Es mucho menos, porque la jerarquía en realidad tiende a meterse en cosas que no le corresponden o de las cuales poco sabe. Y porque nadie tiene obligación en prestar su asentimiento a aquello que opinan sacerdotes, obispos y aún el Papa, más allá de lo que a través de dogmas, magisterio ordinario y razonable disciplina es exigido a la fe y a la obediencia

Y es mucho más también, porque sabemos que mediante lo visible de hombres pecadores, cuando éstos realizan los actos sacramentales, siempre nos ponemos en contacto infalible con lo invisible de la fuerza y gracia del Espíritu de Jesús. Y porque detrás de la hojarasca de palabras y palabras confusas que hoy ahogan a la Iglesia, siempre resplandecerá en la Escritura y en la enseñanza infalible de los dogmas y de los santos canonizados la luz indeficiente de la verdad.

Y es mucho más también, porque la Iglesia no crece y se desarrolla solo entre mitras, báculos, clérigos, nunciaturas y papamóviles, sino sobre todo en la vida de los cristianos, en la lucha de cada uno con sus egoísmos y con el mundo, en la santidad vivida entre cunas y cacerolas, en las fidelidades cotidianas, en los compromisos reales con el prójimo, en las camas de los enfermos, en la oración y paciencia de los ancianos, en la lucha de los jóvenes, en las celdas de los conventos, en el silencio de los que rezan, en la ofrenda de los que sufren, en el heroísmo de los que son fieles a su palabra, a su matrimonio, a su honor, a sus deberes y a su prosapia cristiana.

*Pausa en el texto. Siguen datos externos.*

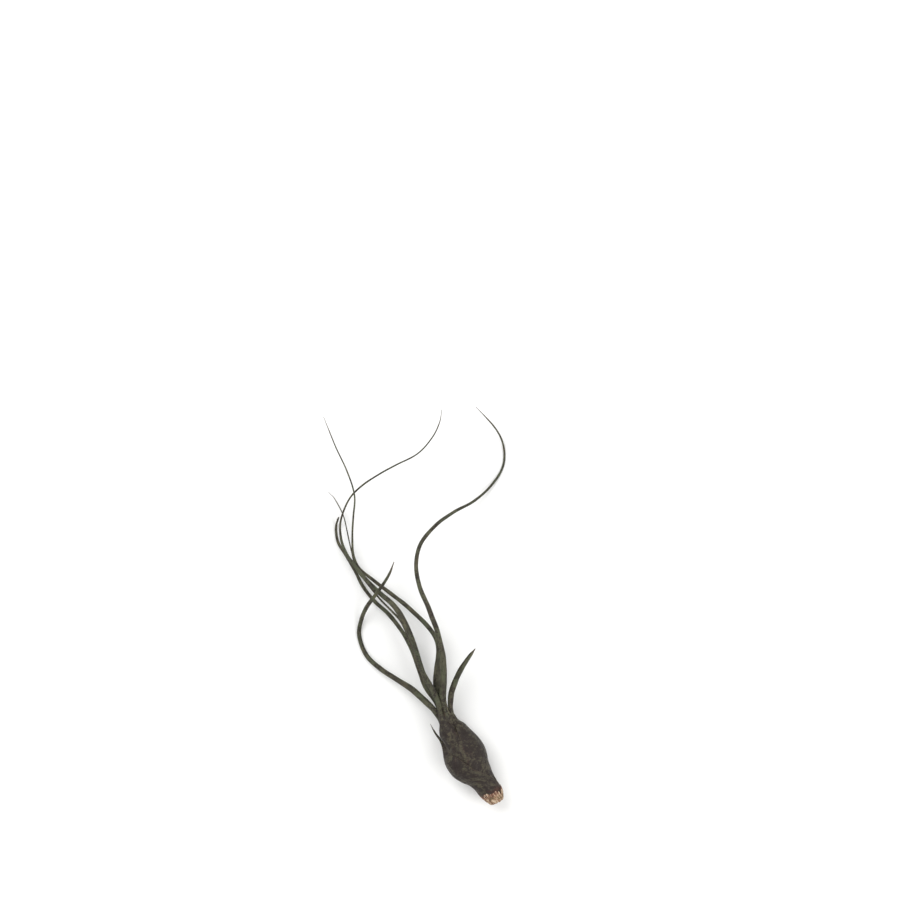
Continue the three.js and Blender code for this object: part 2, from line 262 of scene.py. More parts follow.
def layersDown(leaf, angle, a):
    deepest = min(layering["mostLayers"], len(leaves) - 1 - leaf["order"])
    found = []
    for turn in layering["turns"]:
        for shift in layering["shifts"]:
            place = min(a + shift, bulb["topOfSheaths"])
            down = 1 if a < layering["oneLayerBelow"] else deepest
            for below in reversed(leaves[leaf["order"] + 1:-1]):
                apart = abs((angle + turn - below["facing"] + 180) % 360 - 180)
                if place > below["foot"] and apart < below.get("claspAt", claspAt)(place)[0]:
                    down = below["order"] - leaf["order"]
            found.append(max(down, 1))
    return sum(found) / len(found)


# What all leaves share. A blade is a rolled leaf with an open channel, solid where it gets thin.
leafMesh = {
    "outerCorners": 84,
    "innerCorners": 24,
    "gatheredAtEdges": 0.6,  # how far the outer corners move from even steps towards the edges
    "closedHalfAngle": 150,
    "solidUnder": 0.45,
    "hollowOver": 0.75,
    "bladeWall": 0.62,
    "groove": 0.72,
    "leastRadius": 0.02,
    "floorGap": 0.02,
    "skinShift": 47,  # moves the skin's pattern, so that no two leaves have the same
}


def hollowness(radius):
    return smoothstep(leafMesh["solidUnder"], leafMesh["hollowOver"], radius)


# A sheath, from its foot on the stem to where it has curled up into the start of its blade
sheathShape = {
    "step": 0.45,
    "root": 1.6,  # how far above its foot it has come clear of the stem
    "stemGap": 0.3,
    "layerGap": 0.1,
    "lapGap": 0.16,
    "lapsFade": (0.1, 0.8),  # shares of the curl
    "topRadius": 1.15,
    "topHalfWidth": 2.1,  # against the top radius
    "mostWall": 0.92,  # against the radius
    "neckWall": 1.25,
    "neckWallFrom": -3,  # millimetres past the start of the curl
    "neckWallTo": 1,
    "bladeWallFrom": 0.7,  # a share of the curl
    "bladeLook": (-5, 9),  # millimetres past the start of the curl, and past its end
    "paperyEnd": (2, 1),
    "rustyFoot": (4.5, 8),  # places along the axis
}


def innermostForm(leaf, a):  # the youngest leaf is a thin roll, with nothing inside it
    radius = leaf["sheathRadiusAt"](a)[0]
    return {
        "layer": radius,
        "radius": radius,
        "halfAngle": leaf["claspAt"](a)[0],
        "wall": leaf["sheathWall"],
        "laps": (0, 0),
    }


def claspingForm(leaf, a, curlFrom, curled):
    shape = sheathShape
    clasp = leaf.get("claspAt", claspAt)(a)[0]
    topRadius = leaf.get("topRadius", shape["topRadius"])
    pitch = bulb["layerPitch"] * spreadAt(a)[0]
    layer = layerRadius(leaf["order"], a)
    radius = mix(layer, topRadius, curled)
    halfWidth = mix(math.radians(clasp) * layer, shape["topHalfWidth"] * topRadius, curled)
    halfAngle = min(math.degrees(halfWidth / radius), mix(180, leafMesh["closedHalfAngle"], curled))
    free = 1 - smoothstep(*leaf.get("lapsFade", shape["lapsFade"]), curled)
    drop = radius - radius * math.cos(math.radians(halfAngle)) if "lapsFade" in leaf else 0
    laps = []
    for s in (1, -1):
        lap = layersDown(leaf, leaf["facing"] + s * clasp, a) * pitch - shape["lapGap"]
        laps.append(max(lap - drop * curled, 0) * free)
    neck = smoothstep(curlFrom + shape["neckWallFrom"], curlFrom + shape["neckWallTo"], a)
    wall = layersDown(leaf, leaf["facing"], a) * pitch - shape["layerGap"]
    wall = min(max(wall, shape["neckWall"] * neck), shape["mostWall"] * radius)
    wall = mix(wall, leafMesh["bladeWall"] * radius, smoothstep(shape["bladeWallFrom"], 1, curled))
    return {"layer": layer, "radius": radius, "halfAngle": halfAngle, "wall": wall, "laps": laps}


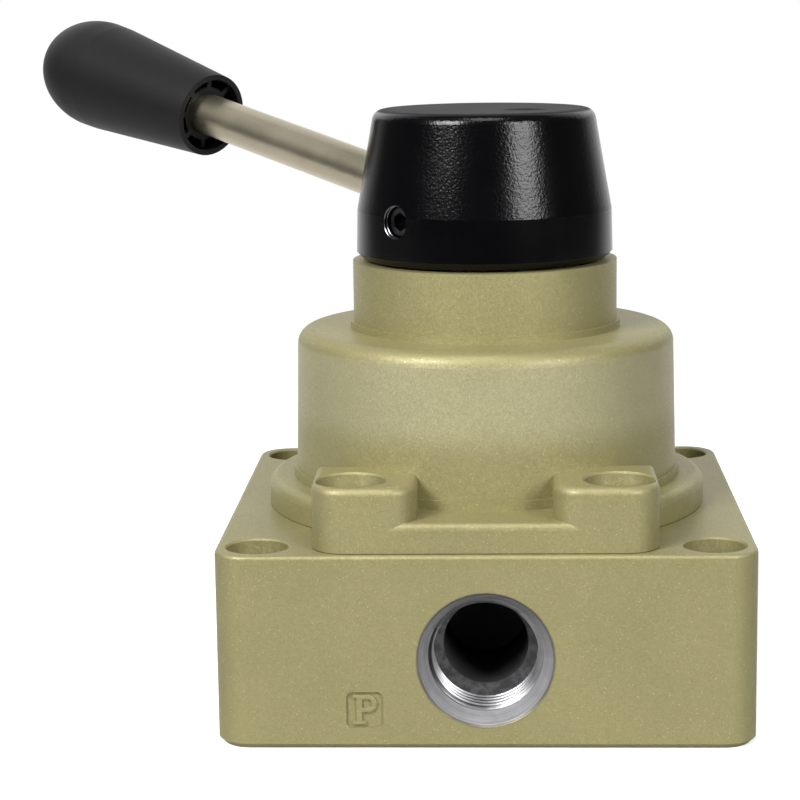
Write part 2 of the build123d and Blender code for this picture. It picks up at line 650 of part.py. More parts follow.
# Cap: a band that breaks into a cone at the crease, bored for the spindle, drilled for rod and screw.
with BuildPart() as cap:
    with BuildSketch(turning_plane):
        with BuildLine():
            Polyline(
                (0, CAP_LOW),
                (CAP_BAND_R - CAP_FOOT_CHAMFER, CAP_LOW),
                (CAP_BAND_R, CAP_LOW + CAP_FOOT_CHAMFER),
                (CAP_CREASE_R, CAP_CREASE_Z),
                (CAP_TOP_R, CAP_TOP),
                (0, CAP_TOP),
                close=True,
            )
        make_face()
    revolve(axis=Axis.Z)
    fillet(cap.edges().group_by(Axis.Z)[-1], CAP_TOP_FILLET)
    with BuildSketch(turning_plane):
        with BuildLine():
            Polyline(
                (0, CAP_LOW - 1),
                (CAP_RECESS_R, CAP_LOW - 1),
                (CAP_RECESS_R, CAP_RECESS_TOP),
                (CAP_BORE_R, CAP_RECESS_TOP),
                (CAP_BORE_R, CAP_BORE_TOP),
                (0, CAP_BORE_TOP),
                close=True,
            )
        make_face()
    revolve(axis=Axis.Z, mode=Mode.SUBTRACT)
    with BuildSketch(lever_plane):
        with BuildLine():
            Polyline(
                (ROD_HOLE_START, 0),
                (ROD_HOLE_START, ROD_THREAD_R + FIT_GAP),
                (ROD_SHOULDER - FIT_GAP, ROD_THREAD_R + FIT_GAP),
                (ROD_SHOULDER - FIT_GAP, ROD_R + FIT_GAP),
                (2 * CAP_BAND_R, ROD_R + FIT_GAP),
                (2 * CAP_BAND_R, 0),
                close=True,
            )
        make_face()
    revolve(axis=lever_axis, mode=Mode.SUBTRACT)
    with BuildSketch(screw_plane):
        Circle(SET_SCREW_R)
    extrude(amount=2 * CAP_BAND_R, mode=Mode.SUBTRACT)
    # shallow drill dimple on top, opposite the lever
    sphere_r = (DIMPLE_SEAT_R**2 + DIMPLE_SEAT_DEPTH**2) / (2 * DIMPLE_SEAT_DEPTH)
    with Locations((0, 0, CAP_TOP + sphere_r - DIMPLE_SEAT_DEPTH)):
        with PolarLocations(DIMPLE_SEAT_REACH, 1, start_angle=LEVER_AZIMUTH + 180):
            Sphere(sphere_r, mode=Mode.SUBTRACT)
save(cap, "cap")

with BuildPart() as cap_set_screw:
    with BuildSketch(screw_plane.offset(SET_SCREW_IN)):
        Circle(SET_SCREW_R - FIT_GAP)
    extrude(amount=SET_SCREW_OUT - SET_SCREW_IN)
    chamfer(cap_set_screw.edges().filter_by(GeomType.CIRCLE), SET_SCREW_CHAMFER)
    with BuildSketch(screw_plane.offset(SET_SCREW_OUT)):
        RegularPolygon(SET_SCREW_AF / 2, 6, major_radius=False)
    extrude(amount=-SET_SCREW_SOCKET_DEPTH, mode=Mode.SUBTRACT)
save(cap_set_screw, "cap_set_screw")

with BuildPart() as lever_rod:
    with BuildSketch(lever_plane):
        with BuildLine():
            Polyline(
                (ROD_START, 0),
                (ROD_START, ROD_THREAD_R),
                (ROD_SHOULDER, ROD_THREAD_R),
                (ROD_SHOULDER, ROD_R),
                (ROD_NECK, ROD_R),
                (ROD_NECK, ROD_THREAD_R),
                (ROD_END, ROD_THREAD_R),
                (ROD_END, 0),
                close=True,
            )
        make_face()
    revolve(axis=lever_axis)
    rod_ends = lever_rod.faces().filter_by(GeomType.PLANE).sort_by(lever_axis)
    chamfer(rod_ends[0].edges() + rod_ends[-1].edges(), SMALL_CHAMFER)
save(lever_rod, "lever_rod")

with BuildPart() as grip_insert:
    with BuildSketch(lever_plane):
        with BuildLine():
            Polyline(
                (ROD_NECK + FIT_GAP, ROD_THREAD_R + FIT_GAP),
                (ROD_NECK + FIT_GAP, INSERT_R),
                (INSERT_GROOVE_START, INSERT_R),
                (INSERT_GROOVE_START, INSERT_GROOVE_R),
                (INSERT_GROOVE_END, INSERT_GROOVE_R),
                (INSERT_GROOVE_END, INSERT_R),
                (INSERT_END, INSERT_R),
                (INSERT_END, 0),
                (INSERT_FLOOR_START, 0),
                (INSERT_FLOOR_START, ROD_THREAD_R + FIT_GAP),
                close=True,
            )
        make_face()
    revolve(axis=lever_axis)
save(grip_insert, "grip_insert")

# Grip: a long cone with a rounded knob end, cored out around the rod and stiffened by ribs.
with BuildPart() as grip:
    with BuildSketch(lever_plane):
        with BuildLine():
            Polyline((GRIP_START, 0), (GRIP_START, GRIP_START_R), (GRIP_KINK, GRIP_KINK_R))
            Line((GRIP_KINK, GRIP_KINK_R), (GRIP_CROWN, GRIP_CROWN_R))
            EllipticalCenterArc((GRIP_CROWN, 0), GRIP_TIP - GRIP_CROWN, GRIP_CROWN_R, arc_size=90)
            Line((GRIP_TIP, 0), (GRIP_START, 0))
        make_face()
    revolve(axis=lever_axis)
    with BuildSketch(lever_plane):
        with BuildLine():
            Polyline(
                (GRIP_START - 1, 0),
                (GRIP_START - 1, GRIP_WELL_R),
                (GRIP_WELL_END, GRIP_WELL_R),
                (GRIP_WELL_END, GRIP_CORE_R),
                (GRIP_CORE_START, GRIP_CORE_R),
                (GRIP_CORE_START, ROD_R + FIT_GAP),
                (ROD_NECK, ROD_R + FIT_GAP),
                (ROD_NECK, INSERT_R + FIT_GAP),
                (INSERT_END + FIT_GAP, INSERT_R + FIT_GAP),
                (INSERT_END + FIT_GAP, 0),
                close=True,
            )
        make_face()
    revolve(axis=lever_axis, mode=Mode.SUBTRACT)
    rib_start = lever_plane.origin + lever_direction * GRIP_CORE_START
    rib_plane = Plane(origin=rib_start, x_dir=lever_side, z_dir=lever_direction)
    with BuildSketch(rib_plane):
        with PolarLocations((GRIP_WELL_R + GRIP_CORE_R) / 2, GRIP_RIBS):
            Rectangle(GRIP_WELL_R - GRIP_CORE_R + 2 * GRIP_RIB_BITE, GRIP_RIB_T)
    extrude(amount=GRIP_WELL_END - GRIP_CORE_START)
save(grip, "grip")
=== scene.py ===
"""Finishes, port threads, port letters and stage for a hand lever air valve."""

import json
from math import cos, radians, sin

import bmesh
import bpy
from mathutils import Matrix, Vector


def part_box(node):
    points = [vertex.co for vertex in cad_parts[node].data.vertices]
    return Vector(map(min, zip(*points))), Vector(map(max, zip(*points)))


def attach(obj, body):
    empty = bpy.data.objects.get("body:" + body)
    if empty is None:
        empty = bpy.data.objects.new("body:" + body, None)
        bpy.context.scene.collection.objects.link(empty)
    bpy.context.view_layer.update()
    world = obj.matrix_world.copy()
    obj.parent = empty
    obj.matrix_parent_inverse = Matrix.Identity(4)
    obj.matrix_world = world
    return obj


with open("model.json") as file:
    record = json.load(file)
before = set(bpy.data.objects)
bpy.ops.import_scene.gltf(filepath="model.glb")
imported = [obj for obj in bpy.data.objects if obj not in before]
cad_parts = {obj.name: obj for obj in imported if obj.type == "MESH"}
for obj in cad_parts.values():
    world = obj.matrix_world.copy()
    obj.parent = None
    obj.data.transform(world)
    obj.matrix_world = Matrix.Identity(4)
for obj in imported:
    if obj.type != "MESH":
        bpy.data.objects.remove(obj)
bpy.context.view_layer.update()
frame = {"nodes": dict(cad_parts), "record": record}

bl_info = {
    "name": "Hand Lever Air Valve",
    "version": (1, 0, 0),
    "blender": (4, 5, 0),
    "location": "View3D > Sidebar > Air Valve",
    "description": "Dresses the valve: painted housing, black cap, plated lever and tapped ports",
    "category": "Object",
}

MM = 0.001

# ---- what the frame says about the valve ----
ports = [mount for mount in frame["record"]["mounts"] if mount["kind"] == "threaded_hole"]
BODY_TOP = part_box("valve_body")[1].z
cap_low, cap_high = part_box("cap")
screw_low, screw_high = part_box("cap_set_screw")
rod_low, rod_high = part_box("lever_rod")
insert_low, insert_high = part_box("grip_insert")
PORT_HEIGHT = ports[0]["pos_m"][2]
PORT_THREAD_R = ports[0]["dims"]["r_mm"] * MM
FACE_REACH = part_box("valve_body")[1].x
SCREW_CENTRE = (screw_low + screw_high) / 2
ROD_CENTRE = (rod_low + rod_high) / 2
LEVER_DIRECTION = ((insert_low + insert_high) / 2 - ROD_CENTRE).normalized()
VALVE_HEIGHT = cap_high.z
CAP_BAND_TOP = cap_low.z + 7.4 * MM

# ---- where a finish changes: the distance at which it starts to, and at which it has ----
# Heights at which the painted sheen, a paler paint all round the dome's wall, fades in, and out again.
DOME_SHEEN_FOOT = (40 * MM, 45.5 * MM)
DOME_SHEEN_TOP = (53.5 * MM, 54.5 * MM)
# Heights above the body of the painted shade line under the bonnet, a dark line for the shade in the
# joint, which starts just clear of the body.
JOINT_FOOT = 0.01 * MM
JOINT_LINE = (0.1 * MM, 0.2 * MM)
# Depths in a port, from the body's face.
PORT_LIP = (0.28 * MM, 0.38 * MM)
PORT_GROOVE = (2.7 * MM, 2.9 * MM)
PORT_SHOULDER = (9.3 * MM, 9.5 * MM)
PORT_BORE = (9.8 * MM, 10.2 * MM)
# Depths at which the painted shade of the thread roots fades in.
ROOT_SHADE_DEPTH = (3.4 * MM, 3.7 * MM)
# How far from a port's axis the metal is bare, and how the paint's edge there fades and wanders.
BARE_METAL_R = 10.05 * MM
PAINT_EDGE = (-0.3 * MM, 0.15 * MM)
PAINT_EDGE_WANDER = 0.4 * MM
# Distances from a port's axis between which painted shade darkens the thread's roots.
ROOT_SHADE_R = (PORT_THREAD_R - 0.6 * MM, PORT_THREAD_R - 0.42 * MM)


# ======== sizes and colours that a user would change ========

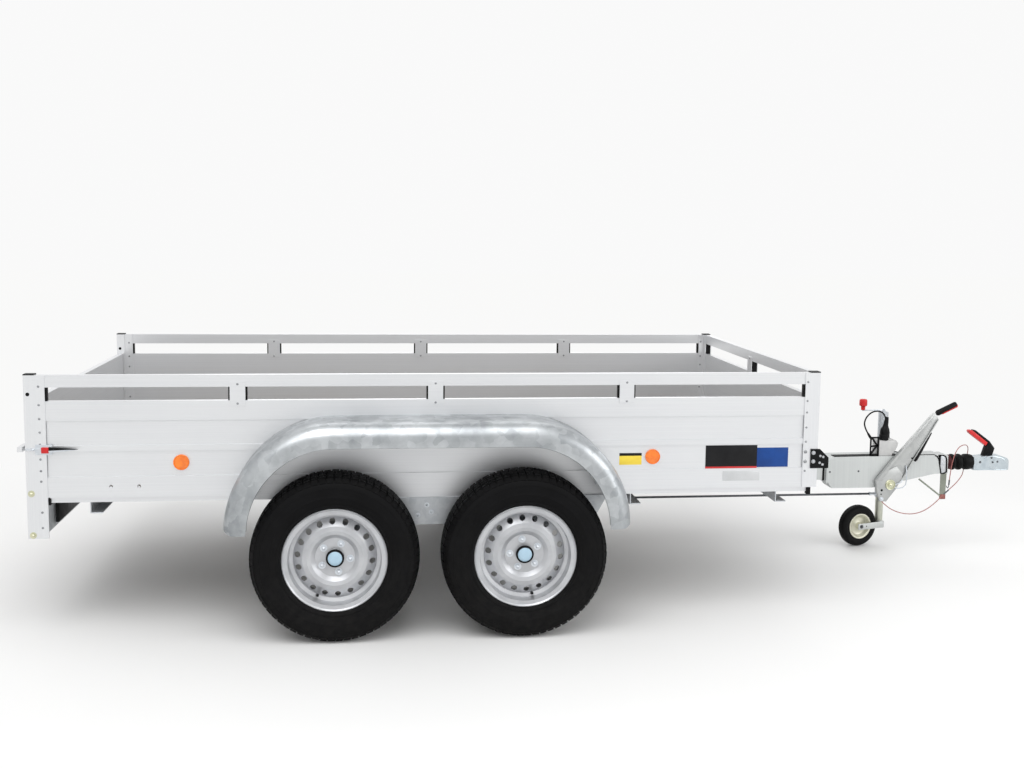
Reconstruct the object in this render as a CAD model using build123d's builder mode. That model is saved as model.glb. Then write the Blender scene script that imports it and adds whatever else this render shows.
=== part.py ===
"""Tandem utility trailer: open aluminium box with a top rail, central drawbar, overrun coupling.

Millimetres. +X points to the coupling, +Y to the trailer's left, +Z up. The origin is on the
ground, in the middle of the whole trailer's length and width.
"""

import math
import os

from build123d import *

os.makedirs("parts", exist_ok=True)

# ---------------------------------------------------------------- driving dimensions
BOX_LENGTH = 3060.0         # over the corner posts
BOX_WIDTH = 1580.0          # over the corner posts
REAR_FACE_X = -2156.5       # rear face of the rear posts, from the middle of the trailer
BOARD_TOP = 886.0           # top edge of the side boards above the ground
INNER_DEPTH = 350.0         # board top down to the loading floor
FLOOR_THICKNESS = 15.0
MEMBER_DEPTH = 68.0         # floor down to the top of the drawbar tube
POST_DROP = 170.0           # floor top down to the feet of the rear posts
RAIL_GAP = 52.0             # board top up to the rail
RAIL_HEIGHT = 46.0
LIP_HEIGHT = 19.0           # strips of the board's face, from its lower edge upwards
LOW_BAND = 80.0
LOW_FIELD = 97.0
MIDDLE_RIB = 22.0
HIGH_FIELD = 94.0
HIGH_BAND = 74.0

FLANGE = 4.0                # sheet of the post flanges
POST_TUBE = 38.0            # square tube part of a post
REAR_POST_WIDTH = 76.0      # along X, tube and flange together
FRONT_POST_WIDTH = 61.0
BOARD_DEPTH = 25.0          # thickness of the hollow boards
RECESS = 5.0                # how far the plain fields lie behind the bands
LIP_SETBACK = 8.0
FIT = 0.3                   # clearance round pieces that slide or turn near each other
RUNNING = 5.0               # clearance between moving pieces

WHEEL_RADIUS = 316.0
TYRE_WIDTH = 195.0
RIM_SEAT_RADIUS = 177.0
RIM_FLANGE_HEIGHT = 18.3    # above the seat
WELL_DEPTH = 17.0           # of the rim, below the seat
RIM_SHEET = 4.0
RIM_HALF_WIDTH = 78.0
WHEEL_GAP = 22.5            # tyre to the side of the box
REAR_AXLE_FROM_REAR = 1142.0
AXLE_SPACING = 712.0
WHEEL_OFFSET = 30.0         # mounting face outboard of the wheel's middle
HOLE_COUNT = 18
HOLE_RADIUS = 11.0
HOLE_INSET = 21.0           # middle of the disc's holes to the rim's well
HOLE_START = 4.0            # degrees off the horizontal
BOLT_COUNT = 5
BOLT_CIRCLE_RADIUS = 56.0
STUB_RADIUS = 17.5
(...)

Y ese si, ama en serio, porque cumple los mandamientos, -y cumple los mandamientos porque ama en serio- y a éstos envía Jesús su Paráclito, el espíritu de la verdad, al que no puede conocer el mundo, ni el que vive según el mundo aunque se diga cristiano, al espíritu capaz de hacernos reconocer, aún en medio de toda la aparente confusión, el verdadero rostro de Cristo, y vivir de Él y ser amados por Él.